Schools
Sodexo’s Campus Dining Programs Across Louisiana and Mississippi Earn Multiple NACUFS Honors
Loyola, East Mississippi CC, and Jones College received national honors for culinary creativity and student engagement.

NEW ORLEANS, LA — Sodexo’s campus dining programs at campuses across Louisiana and Mississippi earned major recognition at this year’s NACUFS awards, bringing home one GOLD and two SILVER honors for programs centered on culinary creativity, immersive guest experiences, and hands-on student development.
The award-winning entries came from Loyola University New Orleans, East Mississippi Community College, and Jones College, reflecting the Sodexo Louisiana & Mississippi District’s commitment to innovation and student engagement under the leadership of District Manager Phoebe Cook.
Loyola University New Orleans Wins GOLD for JASPA Institute 2025
Loyola University New Orleans earned GOLD in the Catering Special Event of the Year category for its execution of the 2025 JASPA Five-Year Institute, a five-day immersive culinary and cultural experience that welcomed more than 400 student affairs professionals from Jesuit institutions nationwide.
The achievement came with a significant operational challenge. Loyola’s campus dining facilities were under renovation, leaving the Sodexo team without access to an on-campus kitchen. Food preparation was handled off-site through a shared kitchen partnership with the Academy of the Sacred Heart, requiring detailed coordination between culinary, catering, and marketing teams.
Menus celebrated Louisiana cuisine with dishes including crawfish étouffée, shrimp creole, chicken andouille gumbo, alligator sauce piquant, BBQ Gulf shrimp with smoked gouda grit cakes, and interactive stations featuring yakamein, waffles, and French crepes.
The event transformed Loyola’s Sports Complex into a New Orleans festival-inspired environment complete with second line processions, live zydeco and jazz music, themed décor, and partnerships with iconic local businesses including Acme Oyster House, Hansen’s Sno-Bliz, Roman Candy, and Café du Monde.
“This was ambitious, and it required constant coordination, but our team never backed down,” said Chef Christopher Hustad, Executive Chef of Loyola Dining.

East Mississippi Community College Receives SILVER for “Learning Beyond the Lab”
East Mississippi Community College received SILVER in the Outreach & Education Program of the Year category for “Learning Beyond the Lab,” a partnership between EMCC Dining and the college’s Lion Hills Center that places culinary students directly into live dining operations.
Since 2022, the initiative has allowed students to move beyond classroom instruction and gain hands-on experience managing timing, communication, forecasting, and guest interaction during active meal service.
One of the program’s featured events, “Now Boarding: Destination Delizioso,” turned the dining hall into a large-scale culinary workshop where students managed menu planning, recipe scaling, station operations, and execution across multiple service areas.
The initiative also generated strong campus engagement. During Destination Delizioso, social media shares and reactions increased by 20%, while overall engagement climbed 103%.
The program’s long-term impact is reflected in Executive Chef Jeremy Dixon, who began as a student worker in 2014 before rising through the ranks and becoming EMCC Executive Chef in December 2025.
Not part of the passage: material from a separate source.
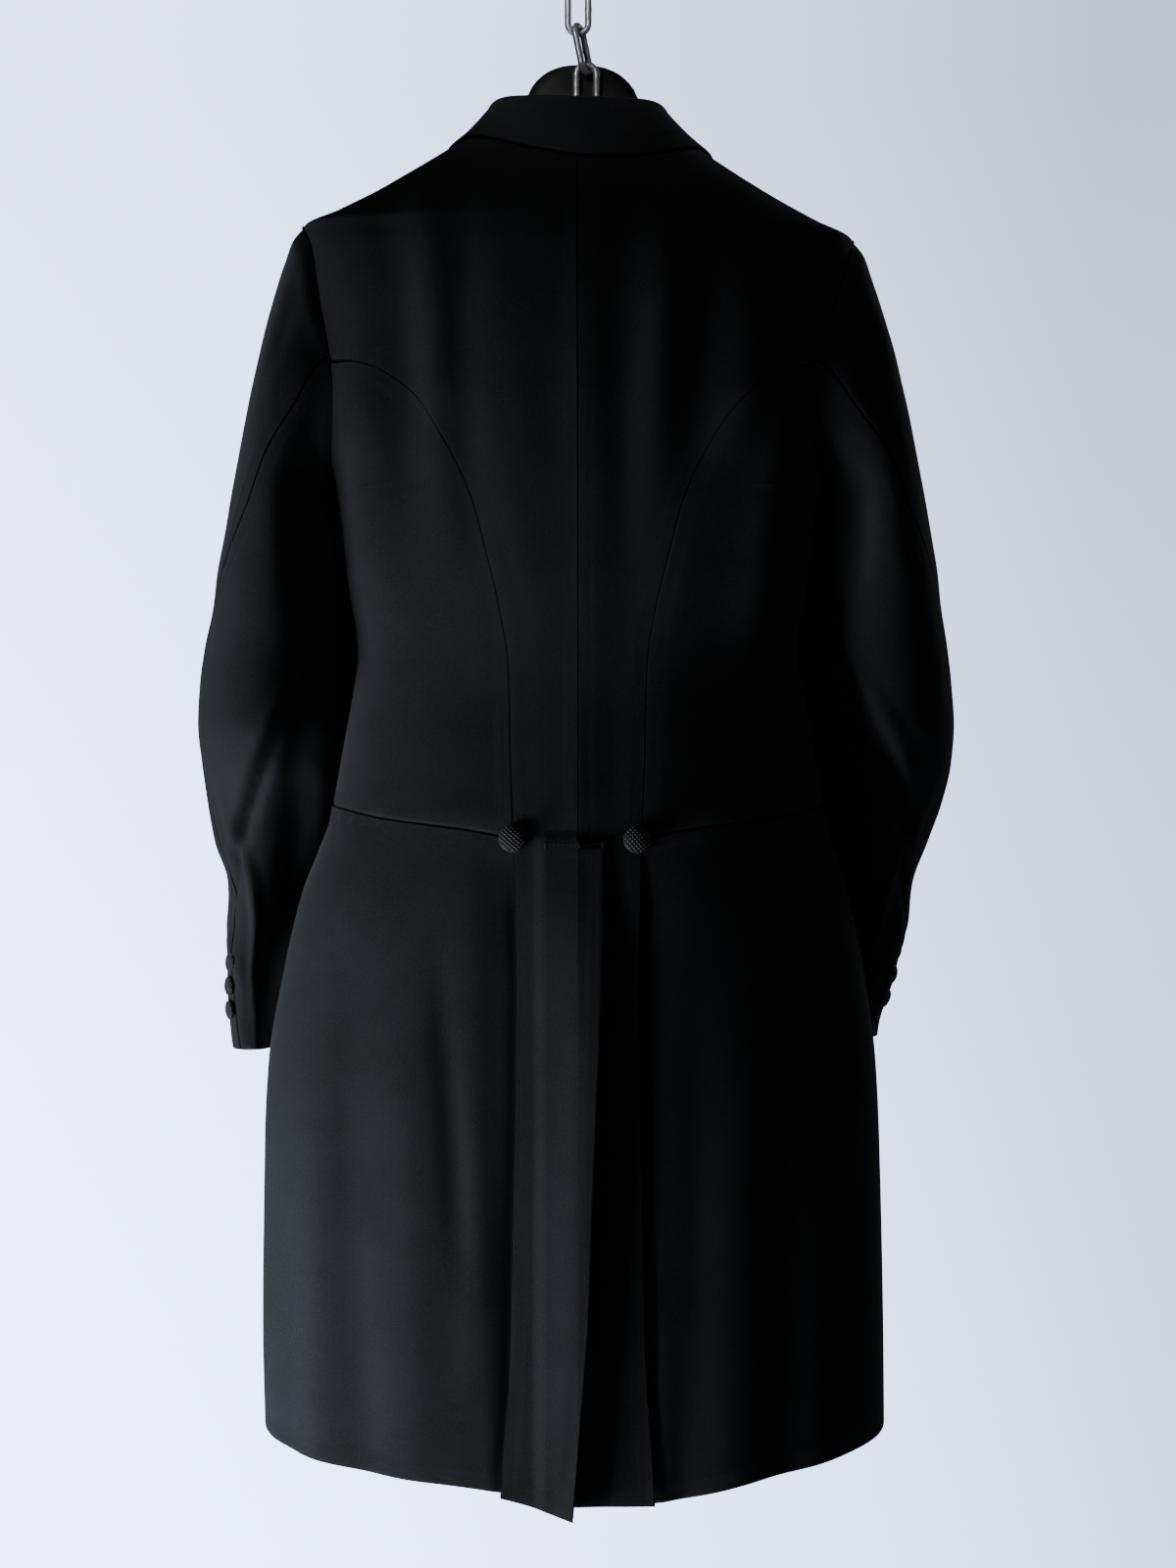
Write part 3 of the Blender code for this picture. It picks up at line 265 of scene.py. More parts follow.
# Hanger. One piece of black moulded plastic: a domed neck that stands above the collar
# and two wide arms that fill out the shoulders.

COAT_FORWARD = 20.0            # the coat and the hanger lie this far in front of the chain
SHOULDER_LEAN = 0.025          # drop of the right shoulder for each unit across
LEAN_TOP = -210.0              # the lean is whole above this height
LEAN_END = -400.0              # and gone below this one
# distance from the middle, top, bottom and half depth
HANGER = (
    (0, -80.6, -170, 17),
    (12, -81.6, -170, 17),
    (24, -85.4, -170, 17),
    (33, -92, -170, 17),
    (40, -101.5, -170, 16.6),
    (43.5, -112, -170, 16.6),
    (47, -126, -170.5, 16.6),
    (54, -136, -171, 16.8),
    (66, -142.5, -172.5, 17.4),
    (80, -146.4, -176, 18.2),
    (96, -150.6, -183, 19.4),
    (110, -158.9, -190, 21),
    (135, -174.8, -202, 24),
    (160, -189.6, -212, 23.5),
    (175, -198.4, -217, 21),
    (180, -202.4, -215, 17),
    (183, -205.6, -211.5, 10),
)
HANGER_SHIFT = 3.5             # the neck of the hanger sits this far right of the middle
HANGER_ROUND = 2.3
PARTING_RIDGE = 0.25 / 17.0    # line left by the two halves of the mould, a share of the depth
HANGER_SPANS = 150
HANGER_SIDES = 56


def curve(rows, at, column, key=0):
    """Smooth values of one column of a table at places along its key column."""
    ordered = np.array(sorted(rows, key=lambda row: row[key]), dtype=float)
    keys, values = ordered[:, key], ordered[:, column]
    steps = np.diff(values) / np.diff(keys)
    before, after = steps[:-1], steps[1:]
    same_way = before * after > 0.0
    inner = np.where(same_way, 2.0 * before * after / np.where(same_way, before + after, 1.0), 0.0)
    slopes = np.concatenate([steps[:1], inner, steps[-1:]])
    at = np.clip(at, keys[0], keys[-1])
    i = np.clip(np.searchsorted(keys, at, side="right") - 1, 0, len(keys) - 2)
    span = keys[i + 1] - keys[i]
    t = (at - keys[i]) / span
    return ((1 + 2 * t) * (1 - t) ** 2 * values[i] + t * (1 - t) ** 2 * span * slopes[i]
            + t * t * (3 - 2 * t) * values[i + 1] + t * t * (t - 1) * span * slopes[i + 1])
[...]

Jones College Earns SILVER for Resident Special Event of the Year
Jones College captured SILVER in the Innovative Dining Program of the Year category for “Trending Tuesdays,” a weekly activation inspired by viral food trends and shaped by student feedback.
Created by Executive Chef Chia “Andy” Wu and the Jones College dining team, the series transformed the Exhibition Station into a showcase for internet-inspired dishes including baked feta pasta, Flamin’ Hot Cheeto boudin balls, fried chicken “lollipops,” and Little Mac sliders.
The program emphasized interaction and customization, with self-serve garnish stations and direct engagement between dining staff and students to gather feedback and encourage participation.
Dining leadership connected the initiative to a “We Heard You” campaign that reinforced how student feedback was directly shaping campus dining experiences. Promotion included social media campaigns, newsletters, digital signage, and collaboration with Jones College Student Affairs.
The campaign produced measurable results, including a 44% increase in online engagement, an 80% increase in impressions, and a 13% increase in Tuesday guest counts during the series.
Together, the three honors reflect a regional emphasis on creativity, operational excellence, and student-centered programming, while demonstrating how campus dining can strengthen engagement, support career development, and create memorable experiences across higher education communities.